[BEGIN Dataset section]

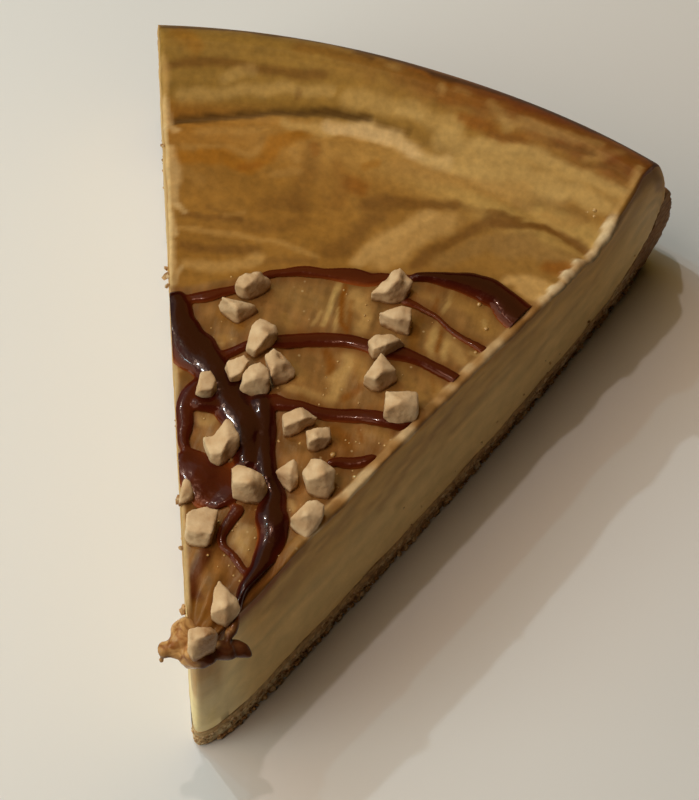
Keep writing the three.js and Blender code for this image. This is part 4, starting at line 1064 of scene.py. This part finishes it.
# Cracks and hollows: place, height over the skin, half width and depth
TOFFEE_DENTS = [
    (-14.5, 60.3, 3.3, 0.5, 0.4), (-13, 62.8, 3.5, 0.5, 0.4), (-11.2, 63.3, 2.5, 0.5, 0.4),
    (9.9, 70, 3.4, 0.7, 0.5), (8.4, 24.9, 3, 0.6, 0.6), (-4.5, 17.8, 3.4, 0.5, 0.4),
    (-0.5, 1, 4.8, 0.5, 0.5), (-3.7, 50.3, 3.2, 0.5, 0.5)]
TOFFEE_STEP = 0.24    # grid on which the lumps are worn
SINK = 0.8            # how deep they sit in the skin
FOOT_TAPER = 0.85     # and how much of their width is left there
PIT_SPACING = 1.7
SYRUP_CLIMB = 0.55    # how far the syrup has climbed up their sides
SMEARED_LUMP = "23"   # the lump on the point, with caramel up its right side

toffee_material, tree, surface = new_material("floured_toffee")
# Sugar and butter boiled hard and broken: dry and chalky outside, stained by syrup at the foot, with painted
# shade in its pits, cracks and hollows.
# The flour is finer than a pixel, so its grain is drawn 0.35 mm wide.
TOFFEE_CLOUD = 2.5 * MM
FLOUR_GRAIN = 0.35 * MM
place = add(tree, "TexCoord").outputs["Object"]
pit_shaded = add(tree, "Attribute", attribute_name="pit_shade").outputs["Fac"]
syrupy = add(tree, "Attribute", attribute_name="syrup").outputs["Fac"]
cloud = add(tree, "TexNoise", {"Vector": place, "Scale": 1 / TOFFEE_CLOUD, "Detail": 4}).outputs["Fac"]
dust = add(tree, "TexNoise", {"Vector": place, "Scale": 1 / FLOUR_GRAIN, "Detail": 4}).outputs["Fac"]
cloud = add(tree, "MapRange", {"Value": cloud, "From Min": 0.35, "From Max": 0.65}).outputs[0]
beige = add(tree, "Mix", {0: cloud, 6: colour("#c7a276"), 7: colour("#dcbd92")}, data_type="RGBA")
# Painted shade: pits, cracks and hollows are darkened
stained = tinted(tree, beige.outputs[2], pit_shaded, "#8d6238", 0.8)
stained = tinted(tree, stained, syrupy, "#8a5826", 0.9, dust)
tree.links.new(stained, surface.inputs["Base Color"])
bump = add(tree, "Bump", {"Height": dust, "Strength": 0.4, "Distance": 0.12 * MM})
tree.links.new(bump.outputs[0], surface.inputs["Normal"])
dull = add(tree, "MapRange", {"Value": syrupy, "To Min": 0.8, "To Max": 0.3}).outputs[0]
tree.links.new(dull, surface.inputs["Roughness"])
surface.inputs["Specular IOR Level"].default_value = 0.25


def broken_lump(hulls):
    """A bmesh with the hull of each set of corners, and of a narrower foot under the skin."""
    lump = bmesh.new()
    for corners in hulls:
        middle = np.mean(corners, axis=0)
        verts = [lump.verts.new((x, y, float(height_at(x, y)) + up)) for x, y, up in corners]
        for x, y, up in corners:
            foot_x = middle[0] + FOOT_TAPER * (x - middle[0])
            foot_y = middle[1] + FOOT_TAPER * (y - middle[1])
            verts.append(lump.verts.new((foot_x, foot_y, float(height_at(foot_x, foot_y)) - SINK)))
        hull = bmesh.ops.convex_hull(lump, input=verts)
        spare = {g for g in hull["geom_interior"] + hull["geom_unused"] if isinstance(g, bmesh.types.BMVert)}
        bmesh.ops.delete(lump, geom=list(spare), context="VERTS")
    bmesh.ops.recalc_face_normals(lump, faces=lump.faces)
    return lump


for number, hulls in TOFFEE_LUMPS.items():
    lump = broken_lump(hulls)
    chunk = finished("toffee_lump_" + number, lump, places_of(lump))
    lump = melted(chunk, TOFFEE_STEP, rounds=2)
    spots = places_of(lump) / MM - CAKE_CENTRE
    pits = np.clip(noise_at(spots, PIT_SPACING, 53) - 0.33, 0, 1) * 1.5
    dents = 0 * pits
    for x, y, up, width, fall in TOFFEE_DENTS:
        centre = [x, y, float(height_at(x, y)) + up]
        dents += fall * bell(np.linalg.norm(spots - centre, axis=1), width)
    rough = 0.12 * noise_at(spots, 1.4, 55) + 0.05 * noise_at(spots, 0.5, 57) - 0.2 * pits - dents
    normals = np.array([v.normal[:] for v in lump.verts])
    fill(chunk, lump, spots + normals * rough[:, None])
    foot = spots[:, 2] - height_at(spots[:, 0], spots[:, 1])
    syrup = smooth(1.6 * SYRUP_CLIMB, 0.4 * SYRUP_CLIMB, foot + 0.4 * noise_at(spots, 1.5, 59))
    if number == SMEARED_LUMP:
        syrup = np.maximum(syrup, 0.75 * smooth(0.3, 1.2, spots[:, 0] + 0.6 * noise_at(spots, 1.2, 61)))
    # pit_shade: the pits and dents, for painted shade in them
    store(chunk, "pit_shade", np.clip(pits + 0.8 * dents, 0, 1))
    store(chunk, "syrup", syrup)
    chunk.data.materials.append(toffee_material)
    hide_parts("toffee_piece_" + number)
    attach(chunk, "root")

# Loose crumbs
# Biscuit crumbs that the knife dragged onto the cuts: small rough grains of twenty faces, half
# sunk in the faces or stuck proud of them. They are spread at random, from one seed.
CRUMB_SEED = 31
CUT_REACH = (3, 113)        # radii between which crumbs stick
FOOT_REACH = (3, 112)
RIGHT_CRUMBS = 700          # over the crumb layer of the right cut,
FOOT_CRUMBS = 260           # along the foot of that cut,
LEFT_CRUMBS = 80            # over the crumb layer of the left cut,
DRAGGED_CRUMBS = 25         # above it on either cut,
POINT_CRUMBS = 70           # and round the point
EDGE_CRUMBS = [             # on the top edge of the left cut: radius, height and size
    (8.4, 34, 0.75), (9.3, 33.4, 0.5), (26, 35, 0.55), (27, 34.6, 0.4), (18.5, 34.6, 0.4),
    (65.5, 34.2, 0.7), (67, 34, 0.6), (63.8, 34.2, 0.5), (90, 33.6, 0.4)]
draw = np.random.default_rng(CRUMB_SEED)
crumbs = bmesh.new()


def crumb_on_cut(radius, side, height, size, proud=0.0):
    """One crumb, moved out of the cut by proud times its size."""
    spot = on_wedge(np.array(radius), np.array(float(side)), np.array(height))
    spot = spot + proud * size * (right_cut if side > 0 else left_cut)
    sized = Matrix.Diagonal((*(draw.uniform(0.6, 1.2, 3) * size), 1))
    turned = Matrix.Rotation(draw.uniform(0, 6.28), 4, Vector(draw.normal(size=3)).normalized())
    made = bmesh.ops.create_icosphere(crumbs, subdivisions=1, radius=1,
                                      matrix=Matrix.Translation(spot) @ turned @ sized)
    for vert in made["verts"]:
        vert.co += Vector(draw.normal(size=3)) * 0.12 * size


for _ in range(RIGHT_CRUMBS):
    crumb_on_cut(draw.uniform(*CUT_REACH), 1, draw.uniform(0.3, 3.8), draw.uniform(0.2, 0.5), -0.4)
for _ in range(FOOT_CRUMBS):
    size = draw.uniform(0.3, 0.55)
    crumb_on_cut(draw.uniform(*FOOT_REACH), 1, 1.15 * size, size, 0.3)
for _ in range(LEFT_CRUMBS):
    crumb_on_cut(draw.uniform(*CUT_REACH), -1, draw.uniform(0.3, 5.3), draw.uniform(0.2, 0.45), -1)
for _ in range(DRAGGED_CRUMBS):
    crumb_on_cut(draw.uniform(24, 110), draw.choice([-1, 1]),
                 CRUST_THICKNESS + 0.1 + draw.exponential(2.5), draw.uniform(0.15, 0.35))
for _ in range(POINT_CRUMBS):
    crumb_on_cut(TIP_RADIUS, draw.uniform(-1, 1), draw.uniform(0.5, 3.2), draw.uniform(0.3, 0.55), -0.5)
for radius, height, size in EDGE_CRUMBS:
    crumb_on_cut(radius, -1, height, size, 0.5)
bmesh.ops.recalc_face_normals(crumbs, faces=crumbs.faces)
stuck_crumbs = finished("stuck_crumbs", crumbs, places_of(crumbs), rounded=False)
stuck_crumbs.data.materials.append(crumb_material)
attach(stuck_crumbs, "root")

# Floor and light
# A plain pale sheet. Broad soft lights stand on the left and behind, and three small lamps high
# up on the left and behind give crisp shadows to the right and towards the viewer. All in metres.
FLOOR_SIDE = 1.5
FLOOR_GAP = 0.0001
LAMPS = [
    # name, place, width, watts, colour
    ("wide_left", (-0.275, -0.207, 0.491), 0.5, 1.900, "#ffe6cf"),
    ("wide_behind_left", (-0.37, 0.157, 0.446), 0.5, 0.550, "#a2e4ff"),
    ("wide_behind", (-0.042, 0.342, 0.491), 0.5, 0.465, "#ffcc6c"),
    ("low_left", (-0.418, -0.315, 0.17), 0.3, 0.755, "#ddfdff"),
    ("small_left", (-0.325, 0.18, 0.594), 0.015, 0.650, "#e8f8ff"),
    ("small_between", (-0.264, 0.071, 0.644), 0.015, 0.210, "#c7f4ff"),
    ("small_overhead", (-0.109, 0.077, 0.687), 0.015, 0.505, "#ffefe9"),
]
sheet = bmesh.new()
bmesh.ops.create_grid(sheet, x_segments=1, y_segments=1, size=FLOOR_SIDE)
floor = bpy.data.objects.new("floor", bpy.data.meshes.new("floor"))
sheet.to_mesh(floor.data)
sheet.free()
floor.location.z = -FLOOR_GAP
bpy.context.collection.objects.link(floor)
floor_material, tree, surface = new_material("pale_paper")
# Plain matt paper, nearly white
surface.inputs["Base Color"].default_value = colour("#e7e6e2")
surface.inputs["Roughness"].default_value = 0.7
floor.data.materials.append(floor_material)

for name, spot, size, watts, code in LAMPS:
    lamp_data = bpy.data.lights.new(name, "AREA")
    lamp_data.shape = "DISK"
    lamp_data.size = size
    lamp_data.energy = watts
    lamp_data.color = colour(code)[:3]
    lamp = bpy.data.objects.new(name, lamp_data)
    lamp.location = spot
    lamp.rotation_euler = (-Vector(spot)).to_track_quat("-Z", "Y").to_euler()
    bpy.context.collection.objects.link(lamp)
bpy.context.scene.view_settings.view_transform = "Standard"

[END Dataset section]

■ Work to be completed: What you return should be the lines from the start of the data through the line with "its right side", quoted exactly and nothing more.

■ Answer to the task:
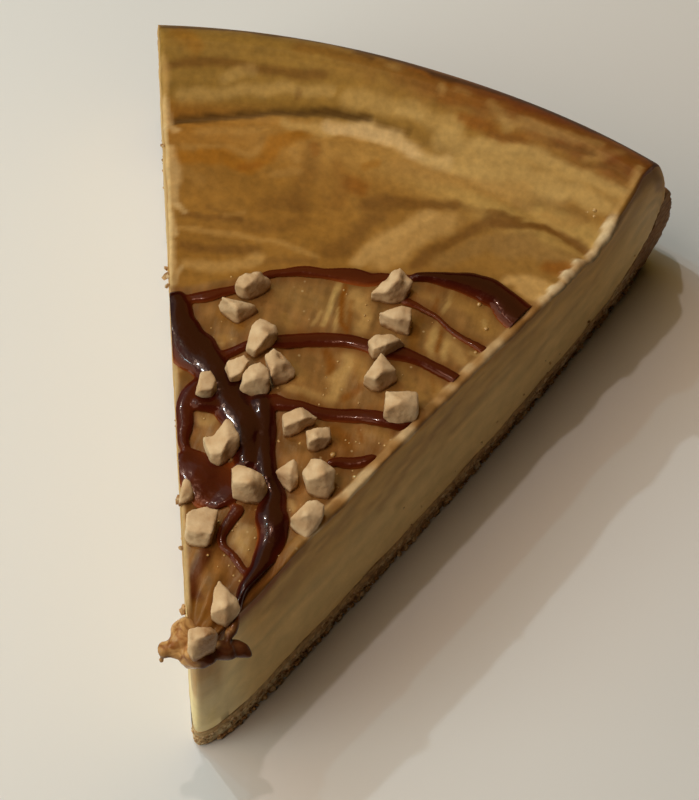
Keep writing the three.js and Blender code for this image. This is part 4, starting at line 1064 of scene.py. This part finishes it.
# Cracks and hollows: place, height over the skin, half width and depth
TOFFEE_DENTS = [
    (-14.5, 60.3, 3.3, 0.5, 0.4), (-13, 62.8, 3.5, 0.5, 0.4), (-11.2, 63.3, 2.5, 0.5, 0.4),
    (9.9, 70, 3.4, 0.7, 0.5), (8.4, 24.9, 3, 0.6, 0.6), (-4.5, 17.8, 3.4, 0.5, 0.4),
    (-0.5, 1, 4.8, 0.5, 0.5), (-3.7, 50.3, 3.2, 0.5, 0.5)]
TOFFEE_STEP = 0.24    # grid on which the lumps are worn
SINK = 0.8            # how deep they sit in the skin
FOOT_TAPER = 0.85     # and how much of their width is left there
PIT_SPACING = 1.7
SYRUP_CLIMB = 0.55    # how far the syrup has climbed up their sides
SMEARED_LUMP = "23"   # the lump on the point, with caramel up its right side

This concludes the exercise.